Repression was stepped up and, in 1930, the Mau was outlawed.  More marines and military police were sent in.  Mau activists took to the bush, while a Women’s Mau continued the struggle in the towns and villages.  Eventually a stalemate situation was reached.  NZ colonial rule was not really stabilised until Labour swept into government in 1935.  Labour improved some public services and gave Samoans some small say in the administration, while refusing self-government, or even to dismiss particularly hated officials, let alone grant independence.

It was not until 1962, under a National Party government led by Keith Holyoake, that Samoa finally became independent.  The mistreatment of Samoans, however, would continue.  The 1972-75 Labour government began dawn raids on Samoan ‘overstayers’ in NZ and the following Muldoon National government began the notorious practice of wholesale lifting of Polynesian-looking people off the streets and mass deportations.  Thousands of Samoans were also stripped of NZ citizenship by Muldoon, with the full support of Labour leader David Lange (and various leading Maori sovereignty figures like Donna Awatere) in the early 1980s.

Today, Samoa remains an underdeveloped and poor island nation.  Western Samoa is a neo-colony of NZ, and Samoans are treated as second-class citizens here.  Eastern Samoa remains under US rule.

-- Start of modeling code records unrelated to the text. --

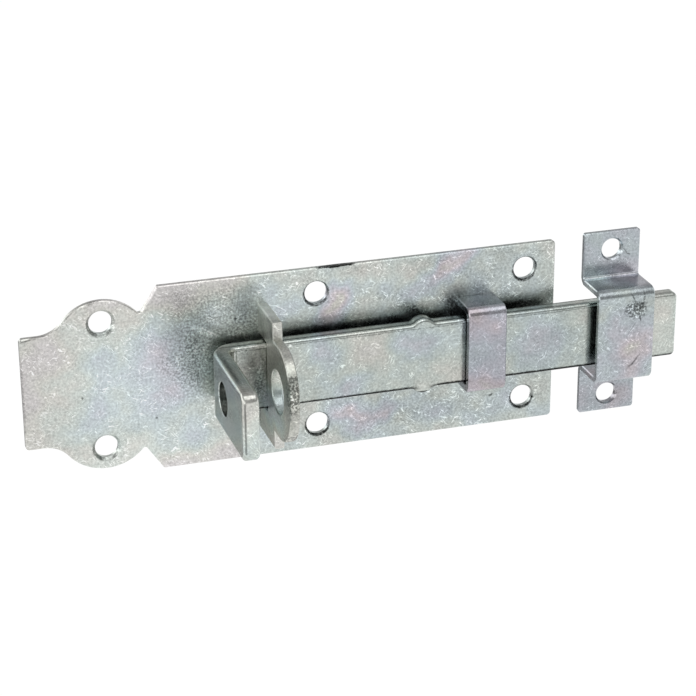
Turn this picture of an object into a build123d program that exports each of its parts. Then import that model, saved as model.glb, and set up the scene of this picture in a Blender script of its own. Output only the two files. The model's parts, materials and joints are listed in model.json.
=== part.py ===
from build123d import *
from math import radians, sqrt, tan
import os

# Flat sliding bolt for a door or a gate, pressed and bent from zinc-plated steel.
# A stamped base plate carries a padlock eye and a guide strap, both held by tenons through it.
# The bolt is one flat bar: its tail is bent outwards as a handle with a padlock hole, and two
# stops are upset on its edges between the eye and the strap. The keeper is a separate strap
# for the frame beside the door.
# Sizes are millimetres. X runs along the bolt towards the keeper, Z runs up across the plate,
# and the front faces -Y. The origin is the middle of the plate's back face. "Out" is the
# distance from the wall, so it is -Y.

# Base plate
plate_length = 164.5
plate_height = 58.0
plate_thickness = 2.0
tail_height = 35.0
tail_blend = 9.0
lobe_radius = 14.5
lobe_spacing = 24.1
notch_inset = 35.4
notch_angle = 56.0
notch_radius = 0.8
plate_corner_radius = 1.2
# Broken edge of every sheared sheet
sheet_edge_break = 0.3

# Screw holes, with insets from the plate's two ends and from its long edges
screw_hole_d = 7.0
tail_hole_inset = 23.9
tail_hole_spacing = 39.4
middle_hole_inset = 75.8
end_hole_inset = 9.8
body_hole_edge_inset = 7.8
hole_rim_break = 0.5
tail_hole_rim_break = 0.8

# Bolt bar with its handle and its stops
bar_width = 20.8
bar_thickness = 5.0
bar_standoff = 3.3
bolt_length = 147.7
bolt_projection = 37.7
handle_reach = 39.6
bend_inner_radius = 2.5
handle_corner_radius = 3.0
bolt_corner_radius = 1.5
bar_edge_radius = 1.2
handle_hole_d = 10.2
handle_hole_rim_break = 0.25
padlock_hole_out = 22.0
stop_setback = 82.5
stop_radius = 4.0
stop_rise = 1.6
stop_blend = 2.0

# Padlock eye
eye_inset = 90.7
eye_thickness = 3.0
eye_height = 40.0
eye_foot_reach = 16.0
lug_height = 28.8
lug_reach = 17.3
lug_corner_radius = 12.0
eye_hole_d = 13.2
eye_side_clearance = 0.5
eye_front_clearance = 0.4
window_corner_radius = 1.0
eye_tenon_length = 6.0

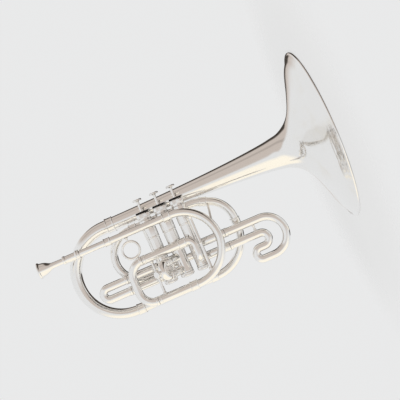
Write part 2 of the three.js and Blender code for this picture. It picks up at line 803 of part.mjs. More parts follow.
function thirdSlide() {
  const heights = [thirdUpperHeight, thirdLowerHeight];
  slideTubes('third_slide_tubes', 2, alongX, heights, thirdOuterEnd - valvePlace(2));
  const leg = thirdOuterEnd - thirdInnerStart + seatGap;
  const rest = thirdBowPlace - thirdOuterEnd - seatGap - slideStep;
  const bottom = thirdUpperHeight - 2 * thirdBowRadius;
  const middleHeight = bottom + 2 * thirdLeftCurlRadius;
  const rightCurlRadius = (thirdLowerHeight - middleHeight) / 2;
  const route = new Route(point(thirdInnerStart, valvePlane, thirdUpperHeight), alongX, alongZ);
  route.run(leg).run(slideStep).run(rest).bend(thirdBowRadius, 180, alongY);
  route.run(thirdBowPlace - thirdLeftCurlPlace).bend(thirdLeftCurlRadius, 180, alongY);
  route.run(thirdRightCurlPlace - thirdLeftCurlPlace).bend(rightCurlRadius, 180, backY);
  route.run(thirdRightCurlPlace - thirdOuterEnd - seatGap - slideStep).run(slideStep).run(leg);
  const bar = rod(
    point(thirdBracePlace, valvePlane, thirdUpperHeight - slideBowRadius + tubeWall / 2),
    point(thirdBracePlace, valvePlane, thirdLowerHeight + slideBowRadius - tubeWall / 2),
    alongX,
    braceRadius,
    braceSides,
  );
  place('third_slide', joined([slideBow(route, leg), bar]), silver);
}

function leadpipe() {
  const axisPoint = (x) => point(x, nearPlane, leadpipeHeight);
  const length = leadpipeEnd - leadpipeStart;
  const route = new Route(axisPoint(leadpipeStart), alongX, alongY).run(length);
  place('leadpipe', tubeAlong(
    route,
    graded(leadpipeStartRadius, leadpipeEndRadius),
    gradedBore(leadpipeStartRadius, leadpipeEndRadius),
  ), silver);
  const pipeShare = (leadpipeFerrulePlace - leadpipeStart) / length;
  const pipeRadius = leadpipeStartRadius + (leadpipeEndRadius - leadpipeStartRadius) * pipeShare;
  ferrule('leadpipe_ferrule', axisPoint(leadpipeFerrulePlace), alongX, alongY,
    leadpipeFerruleLength, pipeRadius + seatGap / 2);
  const seat = leadpipeStartRadius + seatGap;
  const wholeReceiver = receiverFoot - receiverEnd;
  const seatStart = leadpipeStart - receiverEnd - seatGap;
  const receiver = [
    [0, receiverBore], [seatStart, receiverBore], [seatStart, seat], [wholeReceiver, seat],
    [wholeReceiver, receiverCollarRadius],
    [wholeReceiver - receiverCollarLength, receiverCollarRadius],
    [wholeReceiver - receiverCollarLength, receiverWaistRadius],
    [receiverLipLength, receiverWaistRadius], [receiverLipLength, receiverLipRadius],
    [0, receiverLipRadius],
  ];
  receiver.push(receiver[0]);
  const stayPlace = receiverFoot - receiverCollarLength / 2;
  const stay = rod(
    point(stayPlace, nearPlane + receiverWaistRadius, leadpipeHeight),
    point(stayPlace, 0, bellBowHeightAt(stayPlace)),
    alongX,
    receiverStayRadius,
    braceSides,
  );
  const bowSeat = tubeAlong(bellBowRoute(), bellBowStartRadius + seatGap, 0);
  const standing = cutAway(stay, [bowSeat]);
  place('receiver', joined([turned(receiver, axisPoint(receiverEnd), alongX), standing]), silver);
}

// Mouthpiece: a rim, a tapering cup, a waist and a shank that enters the receiver
function mouthpiece() {
  const whole = shankTipPlace - mouthpieceEnd;
  const rimWaist = mouthpieceRimRadius - rimBeadLip;
  const cupWaist = (mouthpieceCupRadius + shankRadius) / 2;
  const outline = [
    [whole, mouthpieceThroatRadius], [whole, shankTipRadius], [mouthpieceShown, shankRadius],
    [mouthpieceWaistEnd, shankRadius], [mouthpieceCupEnd, cupWaist],
    [mouthpieceCupDepth, mouthpieceCupRadius + tubeWall], [mouthpieceRimDepth, rimWaist],
    [mouthpieceRimDepth / 2, mouthpieceRimRadius], [0, rimWaist],
    [0, mouthpieceCupRadius + rimBeadLip], [mouthpieceRimDepth / 2, mouthpieceCupRadius],
    [mouthpieceCupDepth, mouthpieceCupRadius - rimBeadLip],
    [mouthpieceCupEnd, mouthpieceThroatRadius], [whole, mouthpieceThroatRadius],
  ];
  const start = point(mouthpieceEnd, nearPlane, leadpipeHeight);
  place('mouthpiece', turned(outline, start, alongX), silver);
}

function frontBowRoute() {
  const start = point(leadpipeEnd + seatGap, nearPlane, leadpipeHeight);
  const route = new Route(start, alongX, alongY).run(frontBowPlace - start.x);
  return route.bend(frontBowRadius, 180, alongY).run(frontBowPlace - tuningOuterStart - seatGap);
}

function frontBranch() {
  const bow = frontBowRoute();
  place('front_bow', tubeAlong(bow, frontTubeRadius, frontTubeRadius - tubeWall), silver);
  ferrule('front_bow_ferrule', bow.stations[0].place, alongX, alongY, ferruleLength,
    frontTubeRadius);

  const outerSizes = [slideOuterRadius, slideOuterRadius, slideRingRadius, slideRingRadius];
  const outerTube = (height, from) => {
    const length = from - tuningOuterEnd;
    const tube = new Route(point(from, nearPlane, height), backX, alongY);
    tube.run(length - slideRingLength).run(slideStep).run(slideRingLength - slideStep);
    return tubeAlong(tube, outerSizes, slideOuterBore, tubeSides, tubeSides);
  };
  place('tuning_tube_upper', outerTube(tuningUpperHeight, tuningUpperStart), silver);
  place('tuning_tube_lower', outerTube(tuningLowerHeight, tuningOuterStart), silver);
  ferrule('tuning_lower_ferrule', point(tuningOuterStart, nearPlane, tuningLowerHeight),
    alongX, alongY, ferruleLength, slideOuterRadius);
  ferrule('tuning_upper_ferrule', point(tuningUpperStart, nearPlane, tuningUpperHeight),
    alongX, alongY, ferruleLength, slideOuterRadius);

  const leg = tuningInnerStart - tuningOuterEnd + seatGap;
  const cornerPlace = tuningBowPlace + tuningCornerRadius;
  const rest = tuningOuterEnd - seatGap - slideStep - cornerPlace;
  const side = tuningUpperHeight - tuningLowerHeight - 2 * tuningCornerRadius;
  const slide = new Route(point(tuningInnerStart, nearPlane, tuningUpperHeight), backX, alongY);
  slide.run(leg).run(slideStep).run(rest).bend(tuningCornerRadius, 90, backY).run(side);
  slide.bend(tuningCornerRadius, 90, backY).run(rest).run(slideStep).run(leg);
  place('tuning_slide', slideBow(slide, leg), silver);
}

function downPipe() {
  const start = point(tuningUpperStart + seatGap, nearPlane, tuningUpperHeight);
  const route = new Route(start, alongX, alongY);
  route.run(valvePlace(2) - downElbowRadius - start.x).bend(downElbowRadius, 90, alongY);
  route.run(tuningUpperHeight - downElbowRadius - inletPortHeight - portElbowRadius);
  route.bend(portElbowRadius, 90, alongX).run(valvePlane - nearPlane - portElbowRadius);
  const tube = tubeAlong(route, downTubeRadius, downTubeRadius - tubeWall);
  place('down_pipe', cutAway(tube, [casingClearing(2)]), silver);
}

// A brace rod with a flange at each end, cut to the tubes that it stands on
function brace(name, start, end, radius, footLength, seats) {
  const heading = end.clone().sub(start);
  const route = new Route(start, heading, alongX);
  route.run(footLength).run(slideStep);
  route.run(heading.length() - 2 * footLength - 2 * slideStep).run(slideStep).run(footLength);
  const outer = [
    braceFootRadius, braceFootRadius, radius, radius, braceFootRadius, braceFootRadius,
  ];
  place(name, cutAway(tubeAlong(route, outer, 0, braceSides), seats), silver);
}

function braces() {
  const bowSeat = tubeAlong(frontBowRoute(), frontTubeRadius + seatGap, 0);
  const frontMiddle = (leadpipeHeight + tuningLowerHeight) / 2;
  const chord = Math.sqrt(frontBowRadius ** 2 - (longBracePlace - frontBowPlace) ** 2);
  brace('long_brace', point(longBracePlace, nearPlane, frontMiddle + chord),
    point(longBracePlace, nearPlane, frontMiddle - chord), longBraceRadius,
    frontTubeRadius + braceFootLength, [bowSeat]);
  const loopBracePlace = tuningOuterEnd + slideRingLength + 2 * braceFootRadius;
  const seat = (height) => rod(
    point(tuningOuterEnd, nearPlane, height),
    point(tuningOuterStart, nearPlane, height),
    alongY,
    slideOuterRadius + seatGap,
  );
  brace('loop_brace', point(loopBracePlace, nearPlane, tuningUpperHeight),
    point(loopBracePlace, nearPlane, tuningLowerHeight), braceRadius,
    slideOuterRadius + braceFootLength, [seat(tuningUpperHeight), seat(tuningLowerHeight)]);
}

function fingerRing() {
  const centre = point(fingerRingPlace, nearPlane, fingerRingHeight);
  const outline = [];
  for (let i = 0; i <= fingerRingWireSides; i += 1) {
    const angle = (2 * Math.PI * i) / fingerRingWireSides;
    outline.push([
      fingerRingWireRadius * Math.sin(angle),
      fingerRingRadius + fingerRingWireRadius * Math.cos(angle),
    ]);
  }
  const ring = turned(outline, centre, alongY, fingerRingSteps);
  const ringTop = point(fingerRingPlace, nearPlane, fingerRingHeight + fingerRingRadius);
  const pipeShare = (fingerRingPlace - leadpipeStart) / (leadpipeEnd - leadpipeStart);
  const pipeRadius = leadpipeStartRadius + (leadpipeEndRadius - leadpipeStartRadius) * pipeShare;
  const underPipe = leadpipeHeight - pipeRadius - seatGap - ringTop.z;
  const post = turned([
    [0, 0], [0, fingerRingPostRadius], [underPipe - fingerRingSaddleDepth, fingerRingPostRadius],
    [underPipe - fingerRingSaddleDepth, fingerRingSaddleRadius], [underPipe, fingerRingSaddleRadius],
    [underPipe, 0],
  ], ringTop, alongZ, braceSides);
  place('finger_ring', joined([ring, post]), silver);
}

bell();
bellBranch();
rearBow();
returnBow();
for (let index = 0; index < valveCount; index += 1) {
  casing(index);
  valveCaps(index);
  piston(index);
}
crossovers();
firstSlide();
secondSlide();
thirdSlide();
leadpipe();
mouthpiece();
frontBranch();
downPipe();
braces();
fingerRing();

// Stood on the bell, with the middle of its footprint at the origin
const lowestReach = ferruleBore(bellBowEndRadius) + ferruleWall + ferruleBead - bottomRunHeight;
horn.rotation.y = Math.PI / 2;
horn.position.x = (lowestReach - bellRadius) / 2;
horn.position.z = bellLength;

const mellophone = new THREE.Group();
mellophone.add(horn);

export default mellophone;
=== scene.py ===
import bpy
import math
from mathutils import Matrix, Quaternion, Vector


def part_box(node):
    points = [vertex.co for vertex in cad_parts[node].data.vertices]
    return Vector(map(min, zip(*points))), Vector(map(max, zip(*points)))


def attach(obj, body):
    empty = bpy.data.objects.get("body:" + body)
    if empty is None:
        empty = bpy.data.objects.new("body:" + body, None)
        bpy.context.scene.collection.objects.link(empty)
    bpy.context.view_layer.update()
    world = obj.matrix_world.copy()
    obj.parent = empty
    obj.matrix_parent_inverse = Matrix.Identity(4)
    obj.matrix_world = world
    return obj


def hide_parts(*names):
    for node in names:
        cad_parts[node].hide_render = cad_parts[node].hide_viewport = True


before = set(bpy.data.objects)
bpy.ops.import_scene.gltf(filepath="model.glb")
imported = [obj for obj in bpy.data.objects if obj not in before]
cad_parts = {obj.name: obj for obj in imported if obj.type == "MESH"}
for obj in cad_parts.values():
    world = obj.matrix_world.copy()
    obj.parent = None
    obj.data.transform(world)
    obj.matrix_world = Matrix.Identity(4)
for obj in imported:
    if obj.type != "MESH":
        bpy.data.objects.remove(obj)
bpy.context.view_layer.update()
print("frame loaded")

# Sizes are in millimetres in the horn's own drawing: x runs along the bell towards its rim
# at zero, z runs up towards the buttons and y runs back from the leadpipe to the bell.
mm = 0.001
tip = 0.01  # radius at which a turned form closes on its axis
bellLow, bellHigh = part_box("bell")
bellAxis = (bellLow.x + bellHigh.x) / 2

alongX = Vector((1, 0, 0))
alongY = Vector((0, 1, 0))
alongZ = Vector((0, 0, 1))

plane = {"rear": -10, "valve": -28, "near": -46}
height = {
    "return": -19, "leadpipe": -21.7, "tuningUpper": -66.5, "tuningLower": -130,
    "bottomRun": -134.4,
}
frontBowRadius = (height["leadpipe"] - height["tuningLower"]) / 2
frontBowMiddle = (height["leadpipe"] + height["tuningLower"]) / 2
tubing = {
    "gap": 0.3, "edge": 0.22, "edgeShare": 0.35, "boreEase": -0.5, "sides": 40, "wireSides": 20,
    "bendStep": 4.5, "slack": 1e-9,
}
knurling = {"depth": 0.34, "teeth": 60, "toothSides": 4}
rounding = {"flat": -0.985, "share": 0.45, "tiny": 1e-6}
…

The New Zealand government’s treatment of Samoa and Samoans fits the classic colonial model.  It shows that there is no fundamental difference between NZ imperialism and other imperialists, except scale.  Secondly it shows how little difference there is between Labour and National.  Imperial rule, raids and deportations – they went on regardless of which of the sibling parties of the NZ ruling class are in power.